Wie kostspielig die Überziehung in Euro und Cent wird, wissen die meisten Kunden gar nicht. „Sie fragen nicht nach dem Preis“, bedauert Tenhagen. Er rechnet vor, dass eine Kreditsumme von 2500 Euro im Jahr locker 350 Euro Zinsen verschlingt.

Für die Banken ist es ein gewaltiges Geschäft. Arno Gottschalk, Finanzexperte der Verbraucherzentrale Bremen, rechnet vor: Zwischen Juli 2003 und dem Ausbruch der Finanzkrise in 2008 habe die Marge zwischen dem durchschnittlichen Überziehungszins und dem Zentralbankzins Euribor im Schnitt rund 7,35 Prozent betragen, so Gottschalk zur NRZ. „Aktuell liegt diese Marge bei 9,3 Prozent.“ Zwischen Dezember 2008 und Juli diesen Jahres hätten die deutschen Banken von den privaten Schuldnern so 1,24 Milliarden Euro zusätzlich kassiert, hat Gottschalk errechnet.

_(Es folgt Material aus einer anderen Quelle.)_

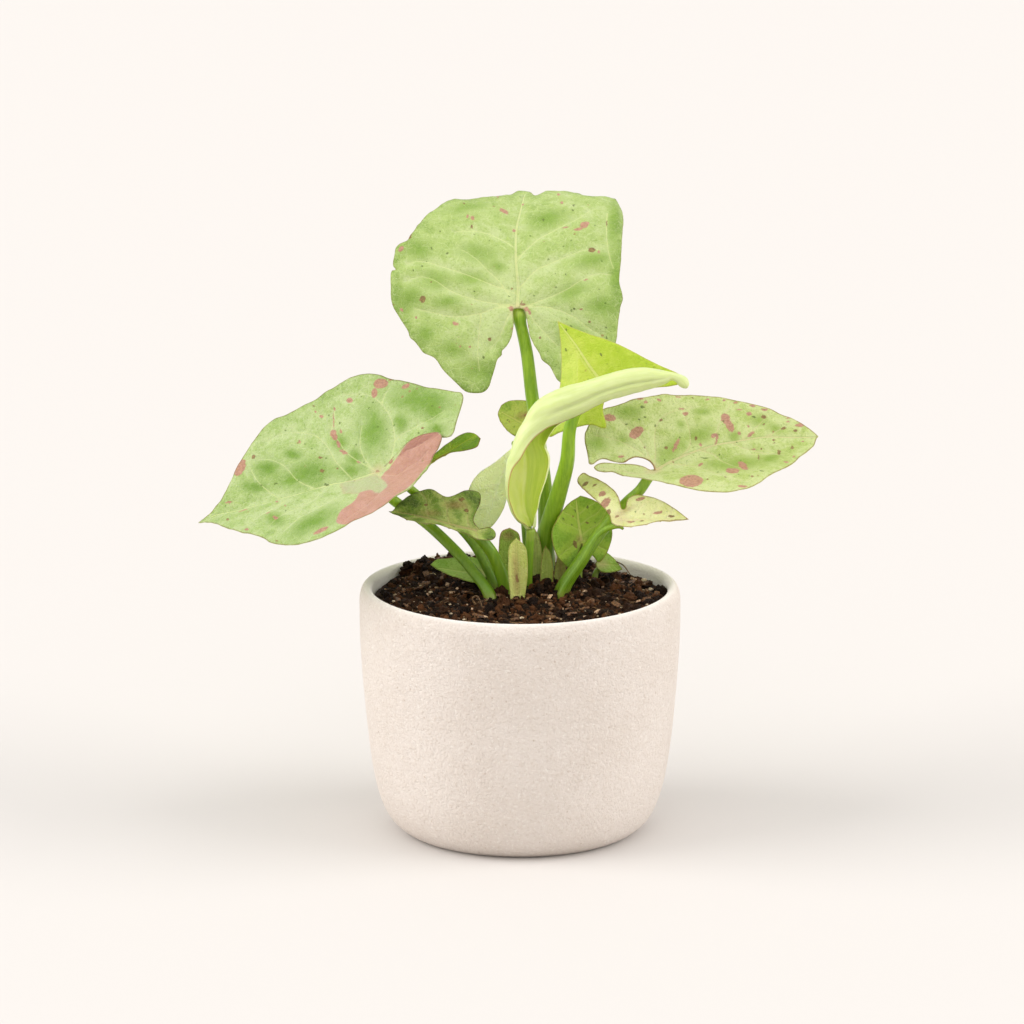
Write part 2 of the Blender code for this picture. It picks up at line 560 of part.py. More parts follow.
def build():
    clear_scene()
    plant = bpy.data.collections.new("Potted syngonium")
    cutters = bpy.data.collections.new("Cutters")
    bpy.context.scene.collection.children.link(plant)
    bpy.context.scene.collection.children.link(cutters)
    materials = {name: make_material(name) for name in MATERIALS}

    make_pot(materials["cream stoneware"], plant)
    soil = make_soil(materials["potting soil"], plant)
    for name, stem in STEMS.items():
        path, radii, _ = stem_rings(stem)
        make_rod(name, path, radii, materials["green stem"], plant)
        cut_hole(soil, "hole_for_" + name, stem, cutters)
    for name, leaf in LEAVES.items():
        make_leaf(name, leaf, materials[leaf["material"]], plant)
    make_rolled_leaf(materials["yellow green leaf"], plant)


build()
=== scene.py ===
"""Finish of the potted syngonium: fine blades, stems, soil and pot around its solids.

Lengths are millimetres and angles are degrees unless a name says otherwise. The origin is
the middle of the pot's base, +Z is up and -Y is the side the plant is mostly seen from.
"""
import math

import bmesh
import bpy
import numpy as np
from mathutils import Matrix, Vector, geometry, noise


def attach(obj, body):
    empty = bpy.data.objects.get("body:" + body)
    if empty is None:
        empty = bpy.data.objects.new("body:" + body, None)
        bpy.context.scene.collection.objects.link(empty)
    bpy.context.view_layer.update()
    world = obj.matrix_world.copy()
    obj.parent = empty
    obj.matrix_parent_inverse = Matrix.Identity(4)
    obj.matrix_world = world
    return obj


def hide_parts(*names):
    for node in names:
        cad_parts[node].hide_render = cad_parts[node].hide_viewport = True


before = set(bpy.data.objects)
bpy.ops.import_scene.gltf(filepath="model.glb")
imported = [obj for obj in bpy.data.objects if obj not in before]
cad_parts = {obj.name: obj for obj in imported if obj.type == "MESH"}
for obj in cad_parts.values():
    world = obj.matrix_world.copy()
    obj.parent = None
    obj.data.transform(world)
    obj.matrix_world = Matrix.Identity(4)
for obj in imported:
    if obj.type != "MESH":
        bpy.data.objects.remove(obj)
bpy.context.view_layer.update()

MM = 0.001
MM_PER_METRE = 1000
FAR = 99.0
IMAGE = 1024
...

Immer lauter wird der Ruf nach einer Deckelung der Zinsaufschläge. „Es kann nicht sein, dass dieses offenkundige Marktversagen legalisiert wird, sagt Gottschalk. Und Gerd Billen, Chef des Verbraucherzentrale-Bundesverbands, fordert: „Der Überziehungszinssatz muss auf eine verträgliche Größe begrenzt werden.“ Bundesverbraucherministerin Ilse Aigner (CSU) verlangt von den Banken Mäßigung. „Zinsen von bis zu 17 Prozent sind aus meiner Sicht nicht begründbar“, sagte sie und kündigte eine Studie zum Zinsanpassungsverhalten der Banken an.

Eine EU-Richtlinie sollte schon für mehr Transparenz und weniger Willkür bei den Dispozinsen sorgen. Danach müssen sich die Institute in ihrer Preisgestaltung an einem Referenzzinssatz messen, das heißt, ihre Zinsen sollen sich im Gleichklang mit dem Interbankenzins oder dem Zins der Europäischen Zentralbank entwickeln. Über angemessene Gewinnmargen sagen die EU-Richtlinien indes nichts aus. Finanzexperte Gottschalk findet es jedenfalls mindestens „ärgerlich“, dass die Festlegung des Referenzzinssatzes jüngst ausgerechnet dann passiert ist, als die Margen für die Banken am höchsten waren.